- What you should do -
Return each line of the material verbatim.

[Begin Collected data]

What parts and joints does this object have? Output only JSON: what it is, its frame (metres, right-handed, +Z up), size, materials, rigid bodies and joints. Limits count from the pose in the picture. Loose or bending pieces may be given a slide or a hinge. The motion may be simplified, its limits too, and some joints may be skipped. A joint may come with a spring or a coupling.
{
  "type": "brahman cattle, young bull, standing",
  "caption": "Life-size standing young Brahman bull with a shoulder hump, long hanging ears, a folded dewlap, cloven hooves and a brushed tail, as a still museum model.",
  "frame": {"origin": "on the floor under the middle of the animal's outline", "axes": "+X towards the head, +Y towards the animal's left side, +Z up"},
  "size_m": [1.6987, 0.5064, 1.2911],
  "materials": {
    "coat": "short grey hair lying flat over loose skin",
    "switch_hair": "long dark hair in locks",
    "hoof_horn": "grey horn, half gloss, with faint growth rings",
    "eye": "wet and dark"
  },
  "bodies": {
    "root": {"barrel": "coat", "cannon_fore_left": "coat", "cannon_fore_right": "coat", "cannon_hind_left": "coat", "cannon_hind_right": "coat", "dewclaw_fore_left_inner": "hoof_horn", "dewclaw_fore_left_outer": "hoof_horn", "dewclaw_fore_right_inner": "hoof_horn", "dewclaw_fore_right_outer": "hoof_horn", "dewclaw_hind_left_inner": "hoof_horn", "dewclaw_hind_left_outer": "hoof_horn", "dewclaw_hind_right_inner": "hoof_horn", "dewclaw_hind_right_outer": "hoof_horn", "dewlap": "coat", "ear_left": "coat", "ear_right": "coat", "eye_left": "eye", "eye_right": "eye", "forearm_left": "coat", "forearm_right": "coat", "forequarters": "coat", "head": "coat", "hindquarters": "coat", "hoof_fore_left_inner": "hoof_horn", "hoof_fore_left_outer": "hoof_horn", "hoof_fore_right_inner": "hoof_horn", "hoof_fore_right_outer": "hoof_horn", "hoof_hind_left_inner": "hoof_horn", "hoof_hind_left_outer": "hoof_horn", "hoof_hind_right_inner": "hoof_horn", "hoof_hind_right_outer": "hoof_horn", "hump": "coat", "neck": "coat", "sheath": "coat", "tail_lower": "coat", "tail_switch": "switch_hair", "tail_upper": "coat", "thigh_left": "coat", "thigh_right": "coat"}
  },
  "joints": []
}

[End Collected data]

- The answer -
What parts and joints does this object have? Output only JSON: what it is, its frame (metres, right-handed, +Z up), size, materials, rigid bodies and joints. Limits count from the pose in the picture. Loose or bending pieces may be given a slide or a hinge. The motion may be simplified, its limits too, and some joints may be skipped. A joint may come with a spring or a coupling.
{
  "type": "brahman cattle, young bull, standing",
  "caption": "Life-size standing young Brahman bull with a shoulder hump, long hanging ears, a folded dewlap, cloven hooves and a brushed tail, as a still museum model.",
  "frame": {"origin": "on the floor under the middle of the animal's outline", "axes": "+X towards the head, +Y towards the animal's left side, +Z up"},
  "size_m": [1.6987, 0.5064, 1.2911],
  "materials": {
    "coat": "short grey hair lying flat over loose skin",
    "switch_hair": "long dark hair in locks",
    "hoof_horn": "grey horn, half gloss, with faint growth rings",
    "eye": "wet and dark"
  },
  "bodies": {
    "root": {"barrel": "coat", "cannon_fore_left": "coat", "cannon_fore_right": "coat", "cannon_hind_left": "coat", "cannon_hind_right": "coat", "dewclaw_fore_left_inner": "hoof_horn", "dewclaw_fore_left_outer": "hoof_horn", "dewclaw_fore_right_inner": "hoof_horn", "dewclaw_fore_right_outer": "hoof_horn", "dewclaw_hind_left_inner": "hoof_horn", "dewclaw_hind_left_outer": "hoof_horn", "dewclaw_hind_right_inner": "hoof_horn", "dewclaw_hind_right_outer": "hoof_horn", "dewlap": "coat", "ear_left": "coat", "ear_right": "coat", "eye_left": "eye", "eye_right": "eye", "forearm_left": "coat", "forearm_right": "coat", "forequarters": "coat", "head": "coat", "hindquarters": "coat", "hoof_fore_left_inner": "hoof_horn", "hoof_fore_left_outer": "hoof_horn", "hoof_fore_right_inner": "hoof_horn", "hoof_fore_right_outer": "hoof_horn", "hoof_hind_left_inner": "hoof_horn", "hoof_hind_left_outer": "hoof_horn", "hoof_hind_right_inner": "hoof_horn", "hoof_hind_right_outer": "hoof_horn", "hump": "coat", "neck": "coat", "sheath": "coat", "tail_lower": "coat", "tail_switch": "switch_hair", "tail_upper": "coat", "thigh_left": "coat", "thigh_right": "coat"}
  },
  "joints": []
}